If you don't have the questions, be ready with the main messages you will need to get across:

For example, believe it, or not, but there will be a question something like "Tell me a few words about yourself".


Here are a few more:

  • Why are you suitable for the role?

  • Why do you want to work at our company?

  • What are your strengths?


Remember, everything you say should sell you for that particular role. Be straight to the point and concise. If you struggle with this, you might consider getting a career coach or career consultant.


Self-presentation


The whole idea of your video recording is to make a good impression. You want to seem confident, friendly, and professional.


  • Don't speak longer than 40 sec.

  • Look straight at the camera, be friendly and smile.

  • Watch out for overactive gesticulation.

  • Try to be as natural as possible. Imagine you are speaking to a live person, rather than just a camera.


Technical capabilities


There are certain principles that you should always follow for best results when recording video:


  • Frame yourself well in the camera - not too far or too close.

  • To look well, sit in front of the window. Natural light is the best filter.

  • Dress and put on makeup as you would for a face-to-face meeting.

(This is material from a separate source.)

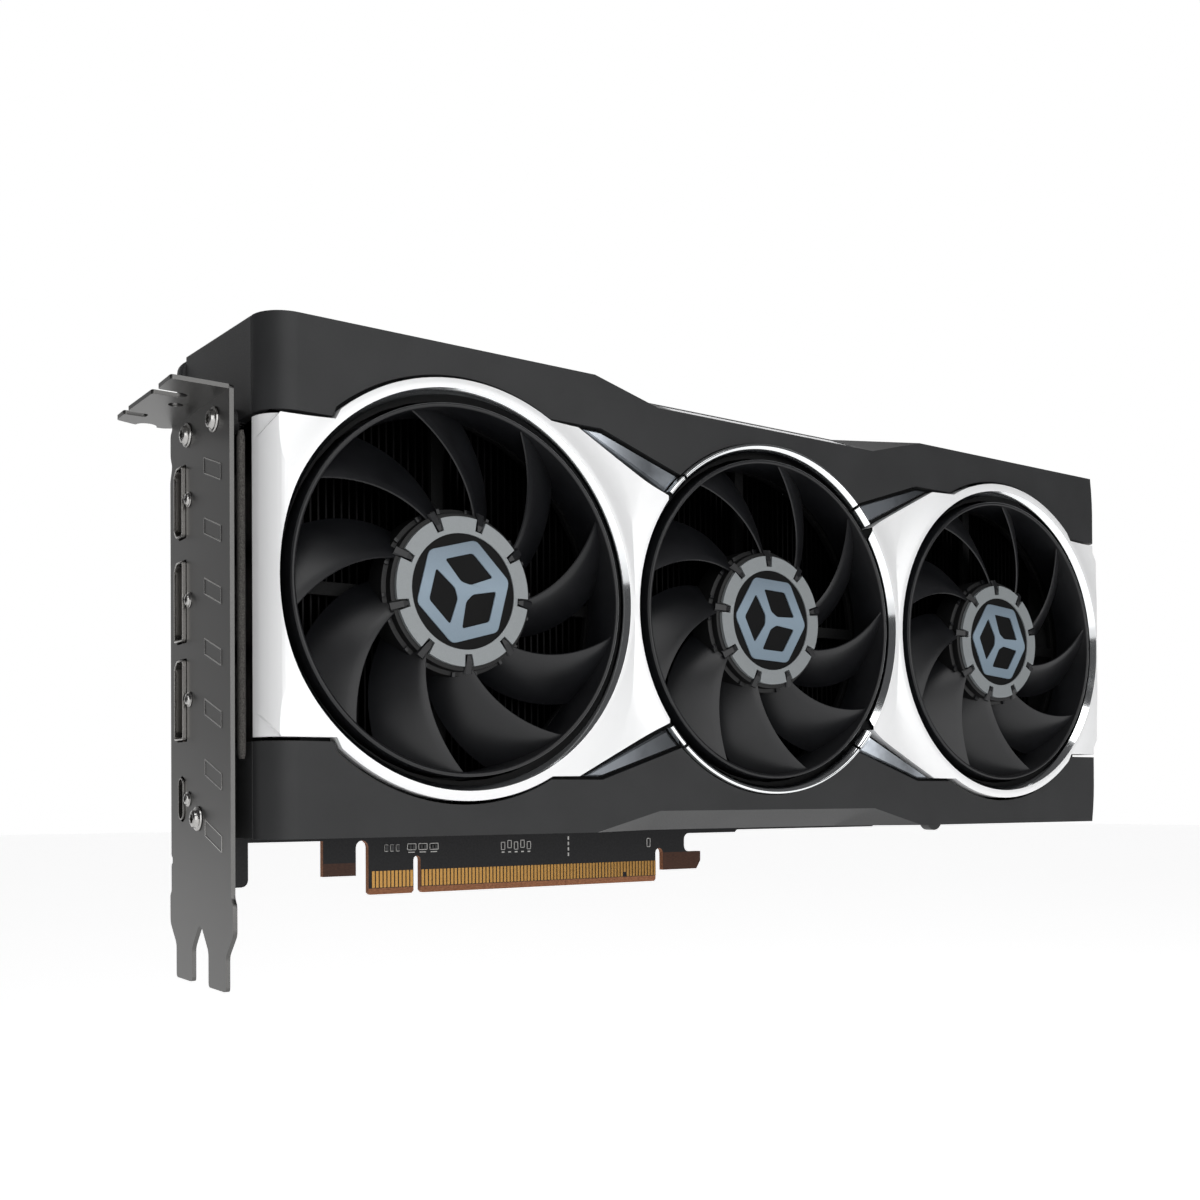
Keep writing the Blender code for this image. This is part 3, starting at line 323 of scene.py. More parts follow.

  • Avoid cluttered background and noise.

  • Adjust the camera either head-on or at the "selfie angle." Be sure that your face is fully visible.


Make test recordings and watch them. Practice more until you look natural and confident.


I would also advise including something bright, for example, a red shirt; or maybe you have a nicely yellow-painted wall. Use it as a background. The idea is to be remembered by the viewer. It's all about creating an impression.


Remember, everyone else feels just as awkward about this as you do. The more you do it, the better at it you will be.